Posted by Ex Instructor on September 13, 2003 at 10:06:59:
In Reply to: Re: Self Defense in Illinois?(repost from below) posted by New Bill Against Firearms on September 13, 2003 at 09:49:03:
In 1911, New York passed the Sullivan Law, which to this day requires a person to obtain a license, issued at the discretion of police officials, to possess a handgun. The law was aimed at preventing handgun ownership by Italians and Irish immigrants of the period, then considered untrustworthy by New York legislators with different bloodlines. The National Firearms Act (1934), as originally proposed, would have required registration of handguns. As passed, the law imposed that requirement on only fully-automatic firearms and short-barreled shotguns and rifles. While consideration had been given to banning those firearms altogether, President Roosevelt's Justice Department believed a ban would have violated the Second Amendment.
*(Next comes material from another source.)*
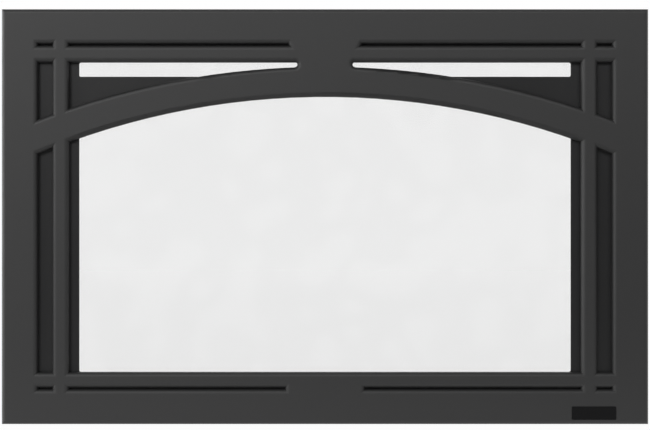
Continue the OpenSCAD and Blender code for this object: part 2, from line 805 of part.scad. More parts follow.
// A tab behind the face that takes one screw into the fireplace; side is -1 or 1
module lower_tab(side) {
    x = side * tab_x;
    color([0.05, 0.05, 0.055]) translate([0, front_y, 0]) difference() {
        plate(flange_clear_y - tab_t, tab_t)
            round_rect(x - tab_w / 2, x + tab_w / 2, rail_z0 + bend_r + side_gap, tab_z1, opening_corner_r);
        tab_rivet_holes();
        y_cylinder(x, flange_clear_y - tab_t - cut, tab_hole_z, tab_hole_d, tab_t + 2 * cut);
    }
}

module lower_tab_left() {
    lower_tab(-1);
}

module lower_tab_right() {
    lower_tab(1);
}

module tab_rivets() {
    color([0.6, 0.6, 0.62]) translate([0, front_y, 0]) for (s = [-1, 1]) for (u = [-1, 1])
        translate([s * tab_x + u * tab_rivet_x, flange_clear_y - tab_t, tab_rivet_z])
            rotate([-90, 0, 0]) tab_rivet();
}

// A rivet that is flush with the back of the frame
module tab_rivet() {
    cylinder(d = rivet_d, h = tab_t + rail_t);
    translate([0, 0, -rivet_head_h]) cylinder(d = rivet_head_d, h = rivet_head_h);
}

face_casting();
backing_plate();
mesh_screen();
mesh_clamp_top();
mesh_clamp_bottom();
mesh_clamp_left();
mesh_clamp_right();
mesh_studs();
mesh_nuts();
frame_rail_top();
frame_rail_bottom();
frame_rail_left();
frame_rail_right();
frame_screws();
frame_washers();
corner_angle_top_left();
corner_angle_top_right();
corner_angle_bottom_left();
corner_angle_bottom_right();
corner_rivets();
hanger_left();
hanger_right();
hanger_bolts();
hanger_nuts();
lower_tab_left();
lower_tab_right();
tab_rivets();
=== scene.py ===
import bpy
import bmesh
from math import cos, radians
from mathutils import Matrix, Vector


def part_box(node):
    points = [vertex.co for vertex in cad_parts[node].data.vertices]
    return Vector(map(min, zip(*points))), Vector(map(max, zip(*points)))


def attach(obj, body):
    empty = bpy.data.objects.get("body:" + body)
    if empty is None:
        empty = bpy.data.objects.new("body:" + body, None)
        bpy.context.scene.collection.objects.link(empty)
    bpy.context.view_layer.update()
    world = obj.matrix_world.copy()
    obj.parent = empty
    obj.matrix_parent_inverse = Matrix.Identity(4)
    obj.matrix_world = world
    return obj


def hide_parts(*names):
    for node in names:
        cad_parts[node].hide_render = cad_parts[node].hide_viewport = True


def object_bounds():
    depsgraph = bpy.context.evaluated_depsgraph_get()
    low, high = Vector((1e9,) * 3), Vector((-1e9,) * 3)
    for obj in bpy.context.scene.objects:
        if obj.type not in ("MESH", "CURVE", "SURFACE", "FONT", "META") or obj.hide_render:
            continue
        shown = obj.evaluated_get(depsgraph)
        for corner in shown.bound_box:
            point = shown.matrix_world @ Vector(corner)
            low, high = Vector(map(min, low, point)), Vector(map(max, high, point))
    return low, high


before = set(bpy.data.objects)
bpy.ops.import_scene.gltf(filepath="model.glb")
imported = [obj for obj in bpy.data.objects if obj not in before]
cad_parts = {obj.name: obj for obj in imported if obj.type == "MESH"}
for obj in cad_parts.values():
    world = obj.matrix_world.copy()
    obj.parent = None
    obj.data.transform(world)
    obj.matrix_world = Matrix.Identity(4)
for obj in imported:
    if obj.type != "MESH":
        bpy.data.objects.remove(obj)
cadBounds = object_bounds()

mm = 0.001

# Camera: the photo is taken square on: 650 px across cover 1032.5 mm at the front of the face
camera = {
    "distance": 2.5,            # from the front of the face
    "faceY": -0.029,
    "mmPerPixel": 1.5884,
    "imageWidth": 650,
    "sensor": 36.0,
    "x": 0.0,
    "z": 0.3328,
}
bpy.ops.object.camera_add(location=(camera["x"], camera["faceY"] - camera["distance"], camera["z"]),
                          rotation=(radians(90), 0, 0))
cam = bpy.context.object
cam.name = "photoCamera"
cam.data.sensor_width = camera["sensor"]
cam.data.lens = camera["sensor"] * camera["distance"] / (camera["imageWidth"] * camera["mmPerPixel"] * mm)
cam.data.clip_start = 0.05
cam.data.clip_end = 60
bpy.context.scene.camera = cam
print("camera placed")


def srgb(hexCode):
    # "#rrggbb" to linear RGBA
    parts = [int(hexCode[i:i + 2], 16) / 255 for i in (1, 3, 5)]
    return [c / 12.92 if c <= 0.04045 else ((c + 0.055) / 1.055) ** 2.4 for c in parts] + [1.0]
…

In 1968, Congress passed the Gun Control Act, ostensibly in reaction to the assassinations of President John F. Kennedy, Senator Robert F. Kennedy and the Rev. Dr. Martin Luther King. But even supporters of 'gun control' have recognized another purpose to the law. Robert Sherrill noted, 'The Gun Control Act of 1968 was passed not to control guns but to control blacks . . . . Inasmuch as the legislation finally passed in 1968 had nothing to do with the guns used in the assassinations of King and Robert Kennedy, it seems reasonable to assume that the law was directed at that other threat of the 1960s, more omnipresent than the political assassin -- namely, the black rioter . . . . With the horrendous rioting of 1967 and 1968, Congress again was panicked toward passing some law that would shut off weapons access to blacks.' (Sherrill, The Saturday Night Special, New York: Charterhouse, 1973, pp. 280-283.) B. Bruce-Briggs, not a gun control advocate, similarly noted, 'It is difficult to escape the conclusion that the 'Saturday night special' is emphasized because it is cheap and is being sold to a particular class of people. The name is sufficient evidence -- the reference is to 'n-----town Saturday Night.'' ('The Great American Gun War,' The Public Interest, Fall 1976, p. 50.)